Extract the listing in its entirety, keeping each line identical to the original.

Scripts that build objects
::::::::::
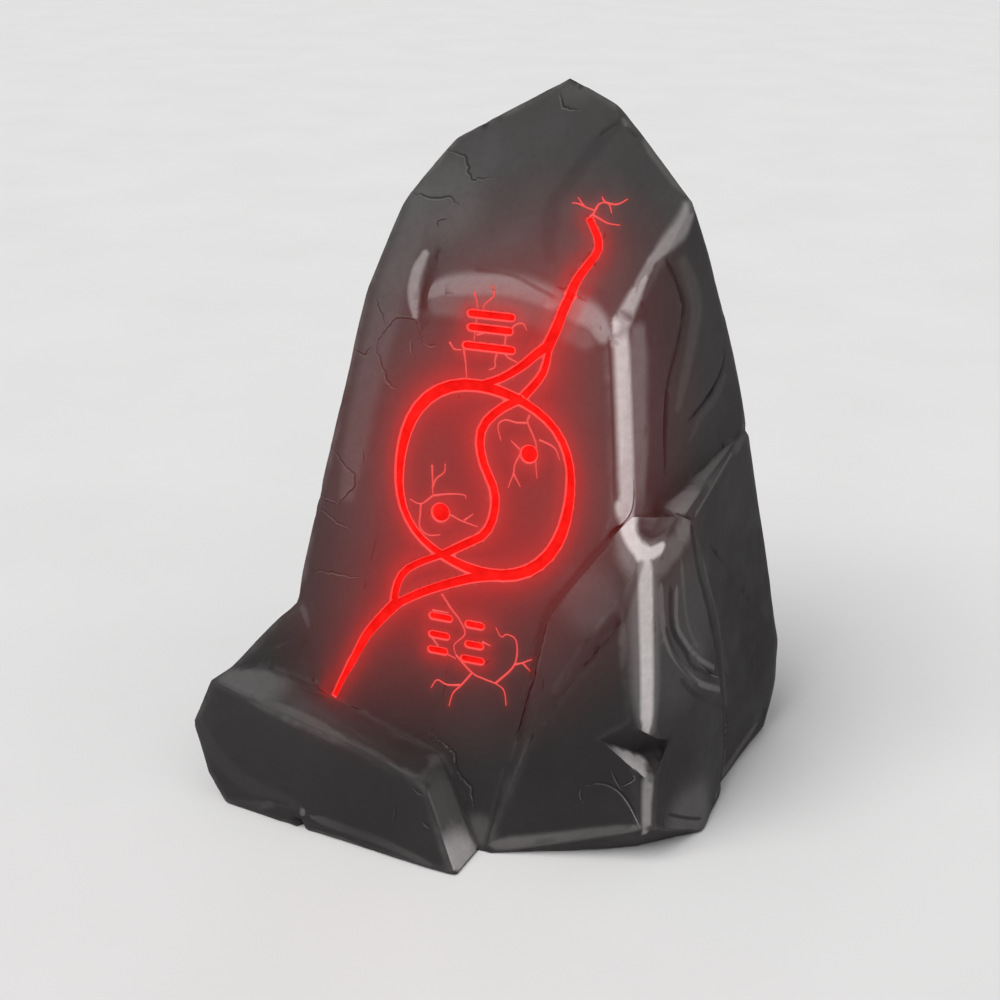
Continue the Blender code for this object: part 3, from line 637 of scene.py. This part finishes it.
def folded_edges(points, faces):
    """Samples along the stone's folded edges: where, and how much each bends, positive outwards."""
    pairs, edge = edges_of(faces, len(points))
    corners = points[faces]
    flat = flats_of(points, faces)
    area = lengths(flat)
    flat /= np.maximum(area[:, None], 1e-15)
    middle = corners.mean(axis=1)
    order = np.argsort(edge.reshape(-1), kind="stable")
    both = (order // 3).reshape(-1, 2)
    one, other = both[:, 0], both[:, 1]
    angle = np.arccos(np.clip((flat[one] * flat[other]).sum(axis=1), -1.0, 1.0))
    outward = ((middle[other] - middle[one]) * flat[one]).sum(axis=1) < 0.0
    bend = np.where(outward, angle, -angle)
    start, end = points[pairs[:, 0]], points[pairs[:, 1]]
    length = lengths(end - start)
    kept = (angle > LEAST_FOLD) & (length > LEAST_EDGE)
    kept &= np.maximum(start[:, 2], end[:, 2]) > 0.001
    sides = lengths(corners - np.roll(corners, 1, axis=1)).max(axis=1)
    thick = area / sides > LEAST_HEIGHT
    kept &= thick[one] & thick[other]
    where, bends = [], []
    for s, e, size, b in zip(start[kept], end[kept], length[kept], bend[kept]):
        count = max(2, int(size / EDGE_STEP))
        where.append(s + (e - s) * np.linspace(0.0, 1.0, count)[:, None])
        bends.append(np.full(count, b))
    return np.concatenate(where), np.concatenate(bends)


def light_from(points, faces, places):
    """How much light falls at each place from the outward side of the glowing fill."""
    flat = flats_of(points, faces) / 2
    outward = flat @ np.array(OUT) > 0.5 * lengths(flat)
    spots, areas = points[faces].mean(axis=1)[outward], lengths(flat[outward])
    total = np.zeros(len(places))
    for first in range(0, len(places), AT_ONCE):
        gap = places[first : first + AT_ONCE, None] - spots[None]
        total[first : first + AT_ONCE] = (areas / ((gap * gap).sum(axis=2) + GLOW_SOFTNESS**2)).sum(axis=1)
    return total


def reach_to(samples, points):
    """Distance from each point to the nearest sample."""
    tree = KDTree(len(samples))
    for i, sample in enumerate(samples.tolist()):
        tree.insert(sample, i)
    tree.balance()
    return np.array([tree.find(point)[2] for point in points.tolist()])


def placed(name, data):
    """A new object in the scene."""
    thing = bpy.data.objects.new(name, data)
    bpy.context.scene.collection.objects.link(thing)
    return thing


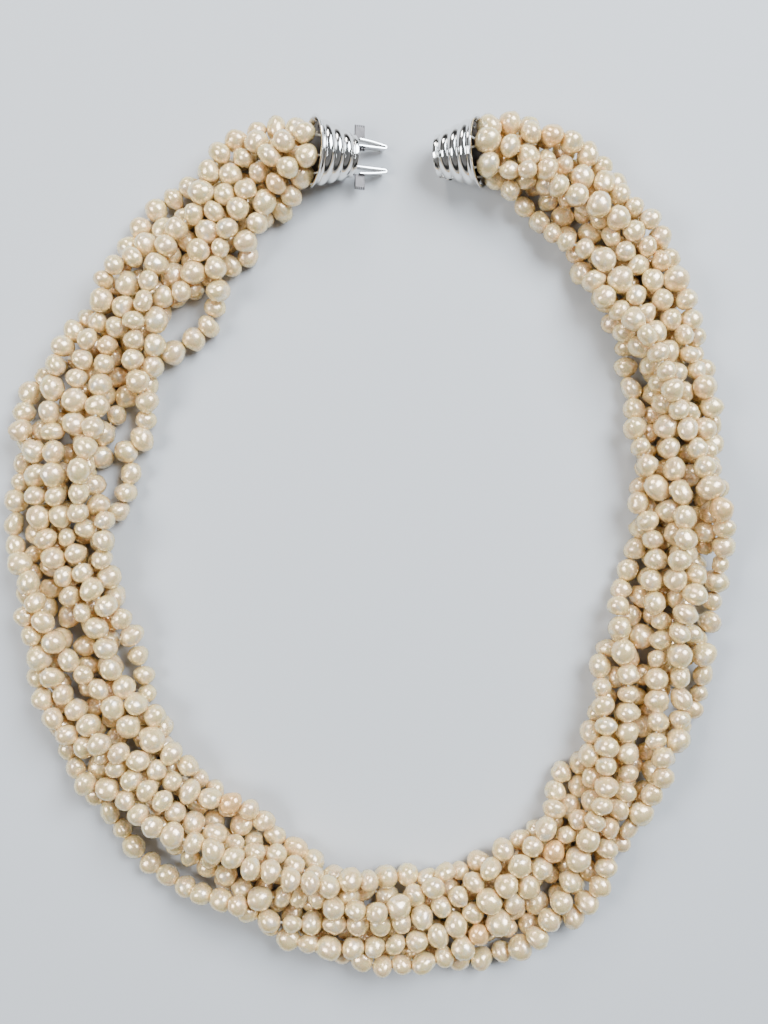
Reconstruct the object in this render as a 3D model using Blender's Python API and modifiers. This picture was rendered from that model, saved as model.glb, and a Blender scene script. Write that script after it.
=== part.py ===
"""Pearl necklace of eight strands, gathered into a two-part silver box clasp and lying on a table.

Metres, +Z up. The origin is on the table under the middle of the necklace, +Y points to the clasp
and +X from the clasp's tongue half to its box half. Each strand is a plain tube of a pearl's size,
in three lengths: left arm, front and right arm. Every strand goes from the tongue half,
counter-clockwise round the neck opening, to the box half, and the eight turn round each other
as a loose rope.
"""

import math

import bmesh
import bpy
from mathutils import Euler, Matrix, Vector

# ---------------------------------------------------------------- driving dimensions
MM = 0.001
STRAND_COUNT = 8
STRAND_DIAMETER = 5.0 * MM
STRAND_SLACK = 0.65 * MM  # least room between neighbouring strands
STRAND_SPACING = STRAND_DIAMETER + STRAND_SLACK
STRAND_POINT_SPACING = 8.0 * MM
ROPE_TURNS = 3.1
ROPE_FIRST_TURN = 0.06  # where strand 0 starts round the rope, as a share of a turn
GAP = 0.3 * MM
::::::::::
• EXERCISE SOLUTION:
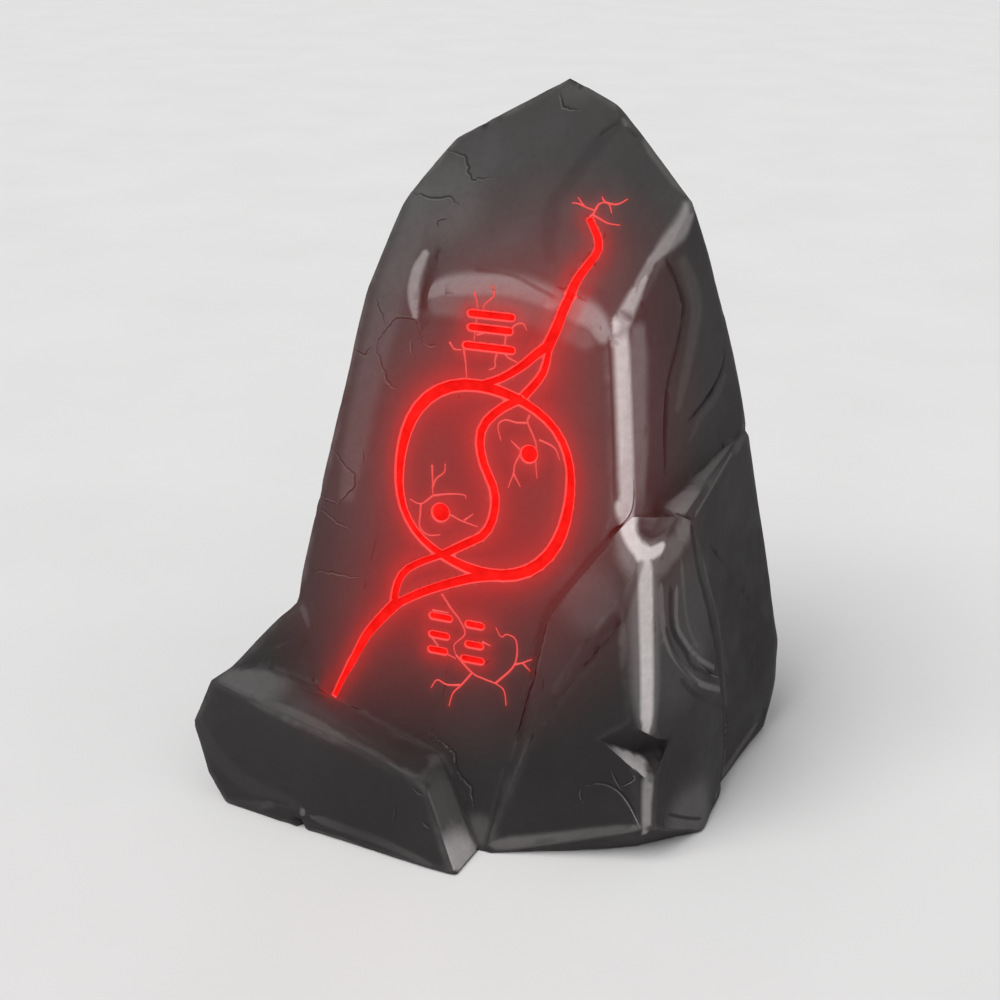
Continue the Blender code for this object: part 3, from line 637 of scene.py. This part finishes it.
def folded_edges(points, faces):
    """Samples along the stone's folded edges: where, and how much each bends, positive outwards."""
    pairs, edge = edges_of(faces, len(points))
    corners = points[faces]
    flat = flats_of(points, faces)
    area = lengths(flat)
    flat /= np.maximum(area[:, None], 1e-15)
    middle = corners.mean(axis=1)
    order = np.argsort(edge.reshape(-1), kind="stable")
    both = (order // 3).reshape(-1, 2)
    one, other = both[:, 0], both[:, 1]
    angle = np.arccos(np.clip((flat[one] * flat[other]).sum(axis=1), -1.0, 1.0))
    outward = ((middle[other] - middle[one]) * flat[one]).sum(axis=1) < 0.0
    bend = np.where(outward, angle, -angle)
    start, end = points[pairs[:, 0]], points[pairs[:, 1]]
    length = lengths(end - start)
    kept = (angle > LEAST_FOLD) & (length > LEAST_EDGE)
    kept &= np.maximum(start[:, 2], end[:, 2]) > 0.001
    sides = lengths(corners - np.roll(corners, 1, axis=1)).max(axis=1)
    thick = area / sides > LEAST_HEIGHT
    kept &= thick[one] & thick[other]
    where, bends = [], []
    for s, e, size, b in zip(start[kept], end[kept], length[kept], bend[kept]):
        count = max(2, int(size / EDGE_STEP))
        where.append(s + (e - s) * np.linspace(0.0, 1.0, count)[:, None])
        bends.append(np.full(count, b))
    return np.concatenate(where), np.concatenate(bends)


def light_from(points, faces, places):
    """How much light falls at each place from the outward side of the glowing fill."""
    flat = flats_of(points, faces) / 2
    outward = flat @ np.array(OUT) > 0.5 * lengths(flat)
    spots, areas = points[faces].mean(axis=1)[outward], lengths(flat[outward])
    total = np.zeros(len(places))
    for first in range(0, len(places), AT_ONCE):
        gap = places[first : first + AT_ONCE, None] - spots[None]
        total[first : first + AT_ONCE] = (areas / ((gap * gap).sum(axis=2) + GLOW_SOFTNESS**2)).sum(axis=1)
    return total


def reach_to(samples, points):
    """Distance from each point to the nearest sample."""
    tree = KDTree(len(samples))
    for i, sample in enumerate(samples.tolist()):
        tree.insert(sample, i)
    tree.balance()
    return np.array([tree.find(point)[2] for point in points.tolist()])


def placed(name, data):
    """A new object in the scene."""
    thing = bpy.data.objects.new(name, data)
    bpy.context.scene.collection.objects.link(thing)
    return thing


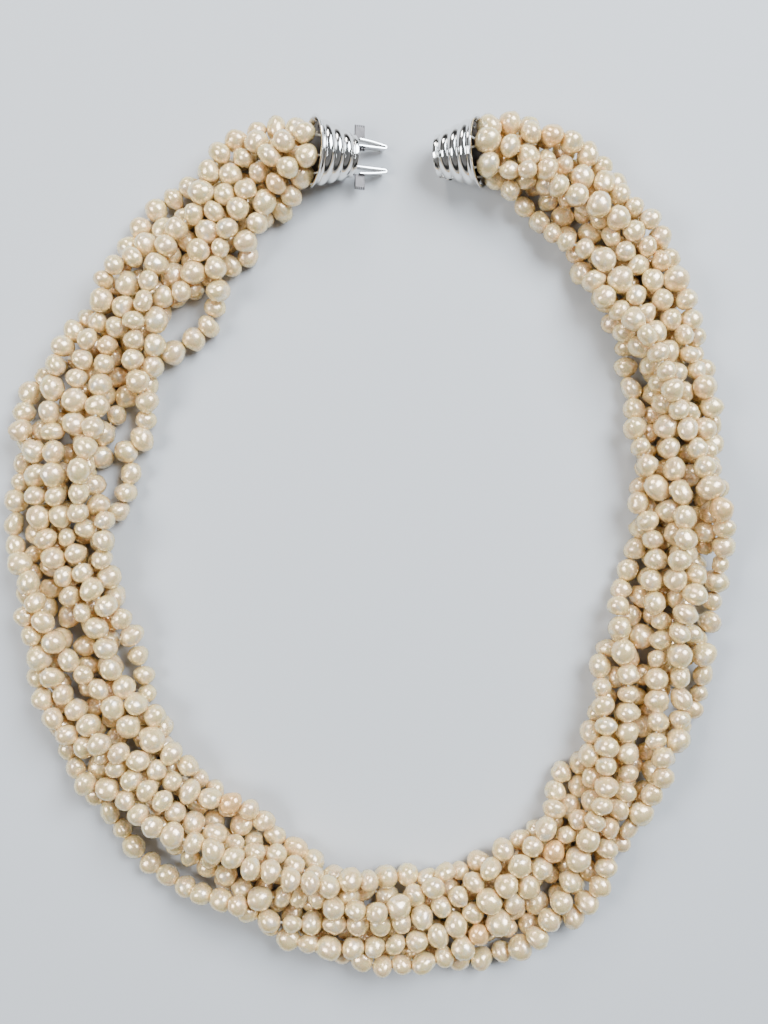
Reconstruct the object in this render as a 3D model using Blender's Python API and modifiers. This picture was rendered from that model, saved as model.glb, and a Blender scene script. Write that script after it.
=== part.py ===
"""Pearl necklace of eight strands, gathered into a two-part silver box clasp and lying on a table.

Metres, +Z up. The origin is on the table under the middle of the necklace, +Y points to the clasp
and +X from the clasp's tongue half to its box half. Each strand is a plain tube of a pearl's size,
in three lengths: left arm, front and right arm. Every strand goes from the tongue half,
counter-clockwise round the neck opening, to the box half, and the eight turn round each other
as a loose rope.
"""

import math

import bmesh
import bpy
from mathutils import Euler, Matrix, Vector

# ---------------------------------------------------------------- driving dimensions
MM = 0.001
STRAND_COUNT = 8
STRAND_DIAMETER = 5.0 * MM
STRAND_SLACK = 0.65 * MM  # least room between neighbouring strands
STRAND_SPACING = STRAND_DIAMETER + STRAND_SLACK
STRAND_POINT_SPACING = 8.0 * MM
ROPE_TURNS = 3.1
ROPE_FIRST_TURN = 0.06  # where strand 0 starts round the rope, as a share of a turn
GAP = 0.3 * MM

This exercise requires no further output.